Wednesday, October 7, 2020

Paradigms Do Not Die Easily, But Neither Do Dreams

 Near the end of All You Need Is Love, The Beatles added a refrain from an early hit, She Loves You. It sounds like an echo from another decade, another era, but in fact it was only four years between the two songs.

 Although the two songs came from the same band in the same decade, they were coming from different worlds. And though both songs have the word love in their title, the difference in meaning could not be greater. In 1963 they were singing about teenage romance, as was everyone. By 1967, love held a psychedelic mixture of meanings. Love was a force powerful enough to change the world. It would end wars, heal wounds, bridge gaps. Learning to love ourselves would help us achieve self-actualization. You can hear in the lyrics and John Lennon’s voice that he is learning to work through childhood trauma in order to release the grip of anger and cynicism that guided his earlier self. There is an undeniable spiritual aspect to the song, as there was to so many of their songs around that time. In The Beatles, and in England, and around the world, something was being born.

 “Love Is All You Need.” It was an innocent, naïve proclamation, but it was bold as hell. And surely if you had spoken to any of The Beatles, they would have told you that it was not so much all you need but the most important thing you need, the prime mover. The force that can change the world. In unimaginable ways.

 Such a belief led to a movement that put an end to a war and furthered the idea that regardless of race or religion or geographic location we were all connected. We were all brothers and sisters with a shared planet and a shared destiny. And there is nothing naïve or innocent about this realization. It is a fact.

 Psychedelic drugs opened up people’s minds to new ways of thinking and shattered old paradigms. Or perhaps the urge to explore new ways of thinking led people to experiment with psychedelics. Children growing up in a world that for the first time included a television in every home sensed the unreality of the narratives they were being sold. They were looking to transcend a plastic world and reconnect with nature and with each other in real and meaningful ways.

 But almost as soon as the door opened, it began to close. Powerful existing paradigms do not die easily. They may crack, giving glimpses of what lies beyond them, but they do not easily shatter.

 And so the 60’s soon ended. And somewhere, someone asked, “Was it all a dream?” Because truths briefly revealed tend to feel like that when the too solid existing paradigm reasserts it strength.

But dreams have a power of their own. One can never unsee one. A powerful enough dream will have us forever asking ourselves if reality is truly what it seems. A beautiful dream will have us desiring more and being forever discontent with the way things are. The cracks in what we call reality—but is in fact a paradigm—have been exposed and cannot be denied. In fact, they are currently being revealed once more in a far more frightening fashion.

 The 60’s were not a dream. They were in fact quite the opposite: they were the first stirrings of a giant awakening. They were like the fantasies of a child which will lay the foundations for the accomplishments of the adult. They were the initial cracks in a paradigm we were destined to outgrow. 

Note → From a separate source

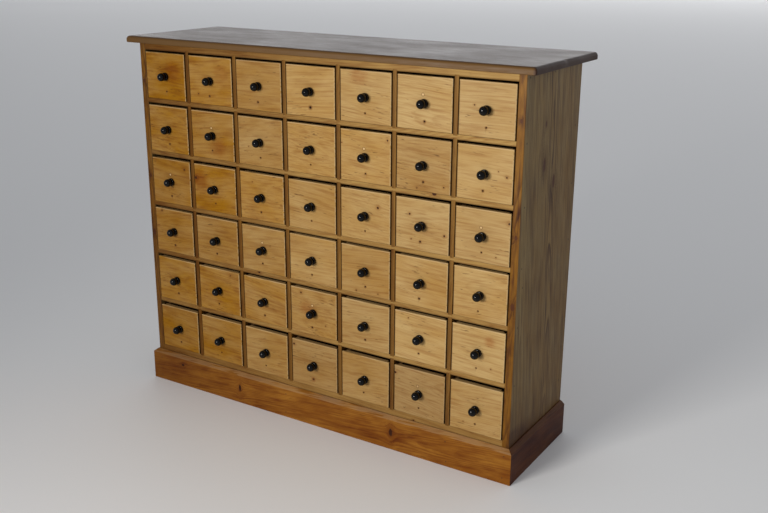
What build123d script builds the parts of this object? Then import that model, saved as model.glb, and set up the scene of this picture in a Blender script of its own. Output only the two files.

We are waking up. Some of us unwillingly, but the possibility of staying asleep no longer exists.

Because what has been glimpsed can never be entirely ignored. Though it may be absent from our conscious mind it nevertheless has been at work in our subconscious. Our dreams have not been soothing, but they have been telling us something.

 1967 was the year in which All You Need Is Love was released: It was The Summer Of Love. It was the date of conception for a new paradigm, created in an orgy of love in which an entire generation participated. The gestation time for something so immense is long, but it IS being born. What you are witnessing now are the labor pains.

A new paradigm of love is being born. What was glimpsed in the 60's was a mere glimmer of something far off. It is time to perceive it now with our adult eyes.